- DIRECTIONS FOR THIS TASK:
Only one stretch of the data below should be repeated: the lines from the line containing "slice_object = make_slice(fish)" through the line containing "for node in", inclusive, exactly as they are.

——

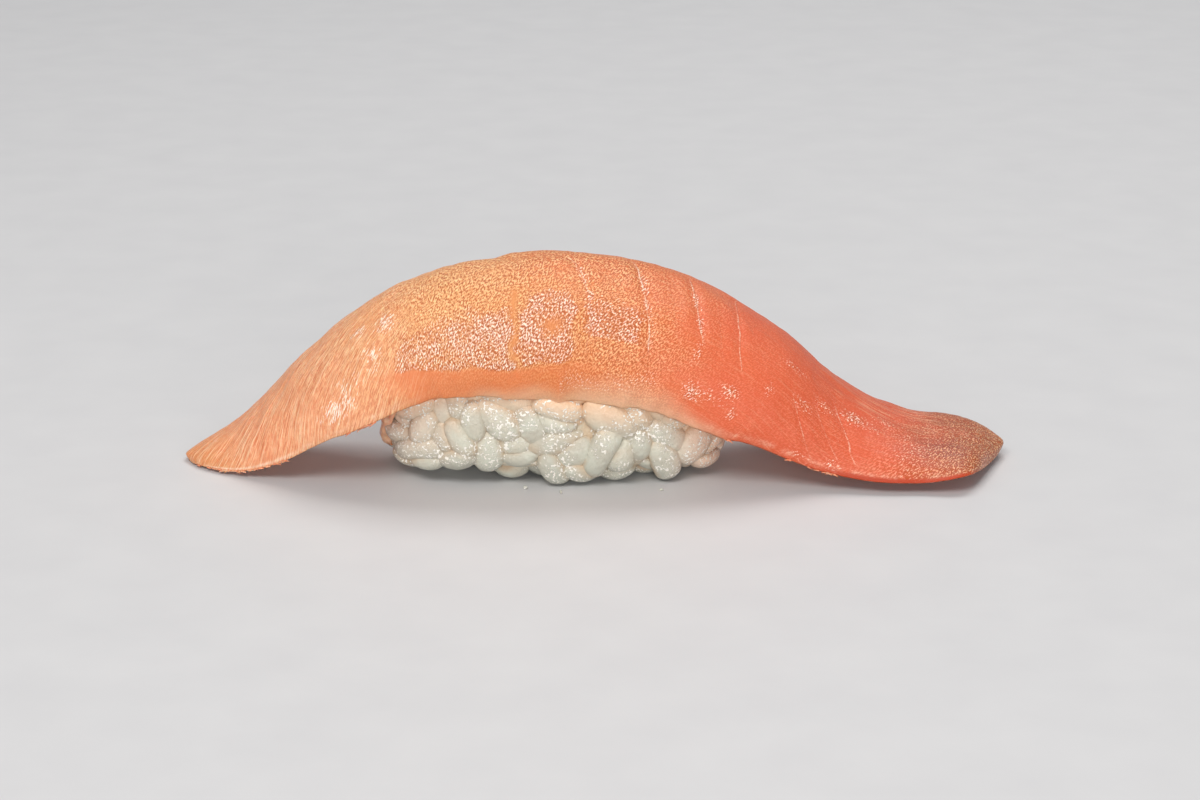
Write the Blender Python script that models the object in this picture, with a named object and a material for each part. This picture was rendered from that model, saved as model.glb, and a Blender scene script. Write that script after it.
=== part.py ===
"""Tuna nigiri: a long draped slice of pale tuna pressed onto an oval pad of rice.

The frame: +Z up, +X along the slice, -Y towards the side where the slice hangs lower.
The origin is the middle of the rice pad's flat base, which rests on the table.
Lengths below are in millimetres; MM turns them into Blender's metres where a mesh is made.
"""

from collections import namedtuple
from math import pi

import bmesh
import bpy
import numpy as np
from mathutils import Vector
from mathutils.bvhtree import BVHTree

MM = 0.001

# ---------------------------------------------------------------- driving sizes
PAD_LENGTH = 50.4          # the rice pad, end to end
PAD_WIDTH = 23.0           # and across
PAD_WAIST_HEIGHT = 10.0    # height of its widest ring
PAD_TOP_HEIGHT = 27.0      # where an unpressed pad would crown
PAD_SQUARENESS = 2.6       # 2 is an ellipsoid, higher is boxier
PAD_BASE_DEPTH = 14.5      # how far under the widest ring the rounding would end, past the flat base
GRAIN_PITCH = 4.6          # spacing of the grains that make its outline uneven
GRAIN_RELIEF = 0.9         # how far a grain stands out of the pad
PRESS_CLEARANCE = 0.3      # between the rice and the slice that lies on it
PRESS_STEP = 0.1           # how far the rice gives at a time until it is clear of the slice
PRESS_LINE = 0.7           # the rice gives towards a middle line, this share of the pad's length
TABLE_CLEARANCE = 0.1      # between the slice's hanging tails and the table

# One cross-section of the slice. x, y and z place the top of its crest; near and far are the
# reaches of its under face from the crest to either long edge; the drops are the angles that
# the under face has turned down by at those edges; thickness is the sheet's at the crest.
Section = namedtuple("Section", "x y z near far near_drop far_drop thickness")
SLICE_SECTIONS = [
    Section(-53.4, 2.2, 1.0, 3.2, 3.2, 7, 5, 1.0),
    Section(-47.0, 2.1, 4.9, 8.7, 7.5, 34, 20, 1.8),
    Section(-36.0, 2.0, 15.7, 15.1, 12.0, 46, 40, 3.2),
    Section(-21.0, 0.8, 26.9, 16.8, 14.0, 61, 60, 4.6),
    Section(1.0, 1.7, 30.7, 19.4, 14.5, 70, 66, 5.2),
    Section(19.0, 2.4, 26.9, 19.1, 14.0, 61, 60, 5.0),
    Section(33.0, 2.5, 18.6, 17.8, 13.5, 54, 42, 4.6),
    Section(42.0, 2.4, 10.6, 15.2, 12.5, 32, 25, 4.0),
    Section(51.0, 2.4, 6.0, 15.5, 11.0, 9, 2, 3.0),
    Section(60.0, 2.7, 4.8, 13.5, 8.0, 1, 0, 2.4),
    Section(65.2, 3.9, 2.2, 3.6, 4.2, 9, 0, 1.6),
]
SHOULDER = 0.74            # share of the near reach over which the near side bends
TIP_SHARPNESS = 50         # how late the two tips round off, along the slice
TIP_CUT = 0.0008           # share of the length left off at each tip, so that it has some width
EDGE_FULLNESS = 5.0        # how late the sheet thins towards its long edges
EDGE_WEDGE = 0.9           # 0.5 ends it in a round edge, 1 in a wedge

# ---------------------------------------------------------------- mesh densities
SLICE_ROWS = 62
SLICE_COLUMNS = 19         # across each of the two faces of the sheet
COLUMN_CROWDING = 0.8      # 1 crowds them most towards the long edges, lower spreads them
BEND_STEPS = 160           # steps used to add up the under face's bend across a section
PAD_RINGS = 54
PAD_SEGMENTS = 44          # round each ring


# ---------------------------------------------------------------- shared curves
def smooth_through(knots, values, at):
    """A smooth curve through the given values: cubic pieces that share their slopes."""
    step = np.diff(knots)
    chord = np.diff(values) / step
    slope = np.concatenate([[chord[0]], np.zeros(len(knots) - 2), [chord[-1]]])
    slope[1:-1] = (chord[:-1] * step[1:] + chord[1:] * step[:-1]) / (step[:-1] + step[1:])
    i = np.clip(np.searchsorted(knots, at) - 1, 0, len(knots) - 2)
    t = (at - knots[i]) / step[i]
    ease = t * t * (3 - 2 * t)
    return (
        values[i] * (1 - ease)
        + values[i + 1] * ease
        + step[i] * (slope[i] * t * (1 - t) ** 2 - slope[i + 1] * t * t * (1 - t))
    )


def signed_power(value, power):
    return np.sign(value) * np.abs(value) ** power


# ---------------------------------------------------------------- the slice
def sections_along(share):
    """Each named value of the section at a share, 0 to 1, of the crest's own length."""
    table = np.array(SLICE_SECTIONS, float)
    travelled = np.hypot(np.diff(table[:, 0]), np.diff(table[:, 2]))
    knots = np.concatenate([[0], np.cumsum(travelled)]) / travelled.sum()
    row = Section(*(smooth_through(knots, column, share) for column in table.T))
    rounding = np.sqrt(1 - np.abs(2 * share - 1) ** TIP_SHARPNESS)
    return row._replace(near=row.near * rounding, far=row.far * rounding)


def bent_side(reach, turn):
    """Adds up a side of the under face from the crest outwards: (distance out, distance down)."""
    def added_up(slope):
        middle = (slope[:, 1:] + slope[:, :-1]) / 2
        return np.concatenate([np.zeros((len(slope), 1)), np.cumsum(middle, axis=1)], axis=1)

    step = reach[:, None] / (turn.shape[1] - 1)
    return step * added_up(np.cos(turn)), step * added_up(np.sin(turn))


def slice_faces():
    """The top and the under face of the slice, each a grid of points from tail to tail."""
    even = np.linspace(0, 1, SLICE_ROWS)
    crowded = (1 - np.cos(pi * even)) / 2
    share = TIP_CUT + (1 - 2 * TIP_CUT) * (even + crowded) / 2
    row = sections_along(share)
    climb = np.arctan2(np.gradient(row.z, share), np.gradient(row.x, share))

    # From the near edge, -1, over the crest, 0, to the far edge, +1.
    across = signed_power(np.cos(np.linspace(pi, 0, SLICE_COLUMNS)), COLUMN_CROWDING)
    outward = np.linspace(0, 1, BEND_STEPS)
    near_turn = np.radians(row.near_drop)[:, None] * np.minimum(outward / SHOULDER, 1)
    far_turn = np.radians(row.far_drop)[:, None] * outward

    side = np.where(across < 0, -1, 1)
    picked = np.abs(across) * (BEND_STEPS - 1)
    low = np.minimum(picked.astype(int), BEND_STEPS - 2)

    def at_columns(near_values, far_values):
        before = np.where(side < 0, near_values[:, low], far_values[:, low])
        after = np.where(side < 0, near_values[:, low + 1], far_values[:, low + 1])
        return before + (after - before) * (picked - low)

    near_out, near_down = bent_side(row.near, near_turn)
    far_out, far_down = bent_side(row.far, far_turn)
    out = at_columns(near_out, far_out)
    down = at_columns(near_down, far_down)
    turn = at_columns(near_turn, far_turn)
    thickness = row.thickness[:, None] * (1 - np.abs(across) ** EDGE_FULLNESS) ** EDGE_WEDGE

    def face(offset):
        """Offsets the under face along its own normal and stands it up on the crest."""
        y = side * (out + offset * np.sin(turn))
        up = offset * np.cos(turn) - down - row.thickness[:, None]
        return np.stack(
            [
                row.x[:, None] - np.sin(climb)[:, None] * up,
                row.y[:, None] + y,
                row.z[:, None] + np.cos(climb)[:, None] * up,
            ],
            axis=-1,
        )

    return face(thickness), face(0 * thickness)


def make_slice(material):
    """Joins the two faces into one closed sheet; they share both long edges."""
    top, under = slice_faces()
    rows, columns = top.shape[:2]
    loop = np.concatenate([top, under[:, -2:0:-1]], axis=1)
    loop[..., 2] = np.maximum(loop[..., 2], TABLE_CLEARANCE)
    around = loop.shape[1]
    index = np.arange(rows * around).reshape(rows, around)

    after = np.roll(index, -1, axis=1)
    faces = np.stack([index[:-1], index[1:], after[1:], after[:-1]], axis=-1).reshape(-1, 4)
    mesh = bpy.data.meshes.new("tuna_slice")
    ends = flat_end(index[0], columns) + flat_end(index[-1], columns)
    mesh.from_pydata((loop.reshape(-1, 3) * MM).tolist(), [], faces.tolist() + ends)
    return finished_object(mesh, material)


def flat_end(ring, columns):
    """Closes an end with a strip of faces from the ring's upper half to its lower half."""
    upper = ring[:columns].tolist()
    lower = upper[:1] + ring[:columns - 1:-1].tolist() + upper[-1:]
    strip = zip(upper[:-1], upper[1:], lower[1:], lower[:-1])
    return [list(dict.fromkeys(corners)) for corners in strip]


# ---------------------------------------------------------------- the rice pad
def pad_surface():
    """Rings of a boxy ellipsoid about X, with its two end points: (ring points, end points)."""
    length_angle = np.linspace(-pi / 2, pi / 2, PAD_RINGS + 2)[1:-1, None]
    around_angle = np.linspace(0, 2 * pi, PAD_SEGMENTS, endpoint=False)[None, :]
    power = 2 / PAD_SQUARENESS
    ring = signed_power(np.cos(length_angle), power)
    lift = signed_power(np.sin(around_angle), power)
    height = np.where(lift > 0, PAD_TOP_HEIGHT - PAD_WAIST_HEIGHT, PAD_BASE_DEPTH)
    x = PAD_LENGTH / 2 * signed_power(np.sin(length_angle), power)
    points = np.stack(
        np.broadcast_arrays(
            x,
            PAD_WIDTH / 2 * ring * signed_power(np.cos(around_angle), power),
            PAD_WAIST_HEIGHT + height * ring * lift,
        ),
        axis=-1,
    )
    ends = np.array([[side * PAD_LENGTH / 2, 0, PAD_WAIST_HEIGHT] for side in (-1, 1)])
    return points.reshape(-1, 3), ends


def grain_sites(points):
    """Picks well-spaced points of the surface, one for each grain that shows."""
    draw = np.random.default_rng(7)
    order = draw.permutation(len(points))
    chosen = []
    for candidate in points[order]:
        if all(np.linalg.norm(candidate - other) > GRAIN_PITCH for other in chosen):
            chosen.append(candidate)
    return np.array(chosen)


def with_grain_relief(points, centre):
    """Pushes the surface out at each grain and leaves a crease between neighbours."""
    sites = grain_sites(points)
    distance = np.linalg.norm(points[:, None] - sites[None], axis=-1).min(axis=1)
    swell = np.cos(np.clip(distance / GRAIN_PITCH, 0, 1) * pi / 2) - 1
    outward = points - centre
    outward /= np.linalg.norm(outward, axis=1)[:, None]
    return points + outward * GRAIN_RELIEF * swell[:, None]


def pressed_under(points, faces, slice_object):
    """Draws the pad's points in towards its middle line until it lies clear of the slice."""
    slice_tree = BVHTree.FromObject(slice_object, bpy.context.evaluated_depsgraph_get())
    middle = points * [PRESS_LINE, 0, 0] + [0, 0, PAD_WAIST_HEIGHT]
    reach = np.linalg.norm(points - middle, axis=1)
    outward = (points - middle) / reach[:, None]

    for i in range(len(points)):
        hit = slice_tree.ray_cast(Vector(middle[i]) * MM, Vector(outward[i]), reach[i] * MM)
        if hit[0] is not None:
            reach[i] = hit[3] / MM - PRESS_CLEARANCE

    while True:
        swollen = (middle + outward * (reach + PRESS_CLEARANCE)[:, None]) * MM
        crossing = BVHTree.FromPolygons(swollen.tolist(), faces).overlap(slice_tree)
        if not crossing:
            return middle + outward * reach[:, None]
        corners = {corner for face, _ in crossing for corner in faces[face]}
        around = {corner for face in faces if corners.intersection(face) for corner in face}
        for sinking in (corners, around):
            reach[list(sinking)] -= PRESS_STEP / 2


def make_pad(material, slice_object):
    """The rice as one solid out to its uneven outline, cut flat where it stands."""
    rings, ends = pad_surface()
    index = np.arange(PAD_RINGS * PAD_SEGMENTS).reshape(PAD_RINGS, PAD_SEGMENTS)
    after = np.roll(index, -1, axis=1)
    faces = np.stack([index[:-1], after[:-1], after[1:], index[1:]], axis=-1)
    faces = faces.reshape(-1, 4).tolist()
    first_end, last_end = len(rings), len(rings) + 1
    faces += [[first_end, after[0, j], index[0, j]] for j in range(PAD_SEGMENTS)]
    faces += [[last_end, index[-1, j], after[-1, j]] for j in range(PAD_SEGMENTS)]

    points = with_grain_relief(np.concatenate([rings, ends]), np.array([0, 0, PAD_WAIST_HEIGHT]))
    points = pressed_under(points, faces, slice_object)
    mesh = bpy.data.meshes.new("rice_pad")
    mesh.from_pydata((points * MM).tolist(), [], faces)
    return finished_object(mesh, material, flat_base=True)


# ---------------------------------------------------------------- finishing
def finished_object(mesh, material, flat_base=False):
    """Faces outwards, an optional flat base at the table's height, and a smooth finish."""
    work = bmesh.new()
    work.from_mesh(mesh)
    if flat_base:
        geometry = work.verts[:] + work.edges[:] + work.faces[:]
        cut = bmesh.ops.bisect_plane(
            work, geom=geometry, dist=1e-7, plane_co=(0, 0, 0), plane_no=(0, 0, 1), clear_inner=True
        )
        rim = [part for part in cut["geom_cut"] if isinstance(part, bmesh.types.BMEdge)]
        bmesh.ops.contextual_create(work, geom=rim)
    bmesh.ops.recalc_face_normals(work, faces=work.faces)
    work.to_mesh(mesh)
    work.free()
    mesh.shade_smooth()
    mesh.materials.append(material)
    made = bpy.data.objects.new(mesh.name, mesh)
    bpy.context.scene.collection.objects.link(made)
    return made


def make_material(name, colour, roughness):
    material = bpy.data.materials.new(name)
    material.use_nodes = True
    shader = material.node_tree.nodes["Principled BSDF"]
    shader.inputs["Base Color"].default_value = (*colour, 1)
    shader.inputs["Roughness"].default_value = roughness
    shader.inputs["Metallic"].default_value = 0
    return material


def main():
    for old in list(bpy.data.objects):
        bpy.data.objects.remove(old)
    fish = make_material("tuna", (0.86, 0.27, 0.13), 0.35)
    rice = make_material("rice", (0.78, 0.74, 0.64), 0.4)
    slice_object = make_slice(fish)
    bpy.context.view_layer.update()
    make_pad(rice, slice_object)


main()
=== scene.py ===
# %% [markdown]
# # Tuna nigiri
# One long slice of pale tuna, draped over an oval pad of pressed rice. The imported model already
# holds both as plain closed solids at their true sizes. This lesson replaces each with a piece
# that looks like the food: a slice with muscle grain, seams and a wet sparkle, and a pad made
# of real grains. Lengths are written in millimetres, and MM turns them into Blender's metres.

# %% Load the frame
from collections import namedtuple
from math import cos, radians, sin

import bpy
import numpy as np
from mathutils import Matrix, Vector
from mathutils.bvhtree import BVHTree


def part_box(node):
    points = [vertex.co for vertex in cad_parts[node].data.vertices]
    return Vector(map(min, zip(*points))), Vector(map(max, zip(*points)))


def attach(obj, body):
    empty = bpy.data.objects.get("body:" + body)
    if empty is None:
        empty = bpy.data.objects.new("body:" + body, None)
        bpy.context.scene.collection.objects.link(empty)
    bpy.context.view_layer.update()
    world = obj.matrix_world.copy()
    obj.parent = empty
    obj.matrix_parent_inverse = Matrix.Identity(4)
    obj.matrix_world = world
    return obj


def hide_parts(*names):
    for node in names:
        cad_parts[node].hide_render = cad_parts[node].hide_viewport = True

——

- REPLY:
    slice_object = make_slice(fish)
    bpy.context.view_layer.update()
    make_pad(rice, slice_object)


main()
=== scene.py ===
# %% [markdown]
# # Tuna nigiri
# One long slice of pale tuna, draped over an oval pad of pressed rice. The imported model already
# holds both as plain closed solids at their true sizes. This lesson replaces each with a piece
# that looks like the food: a slice with muscle grain, seams and a wet sparkle, and a pad made
# of real grains. Lengths are written in millimetres, and MM turns them into Blender's metres.

# %% Load the frame
from collections import namedtuple
from math import cos, radians, sin

import bpy
import numpy as np
from mathutils import Matrix, Vector
from mathutils.bvhtree import BVHTree


def part_box(node):
    points = [vertex.co for vertex in cad_parts[node].data.vertices]
    return Vector(map(min, zip(*points))), Vector(map(max, zip(*points)))


def attach(obj, body):
    empty = bpy.data.objects.get("body:" + body)
    if empty is None:
        empty = bpy.data.objects.new("body:" + body, None)
        bpy.context.scene.collection.objects.link(empty)
    bpy.context.view_layer.update()
    world = obj.matrix_world.copy()
    obj.parent = empty
    obj.matrix_parent_inverse = Matrix.Identity(4)
    obj.matrix_world = world
    return obj


def hide_parts(*names):
    for node in names:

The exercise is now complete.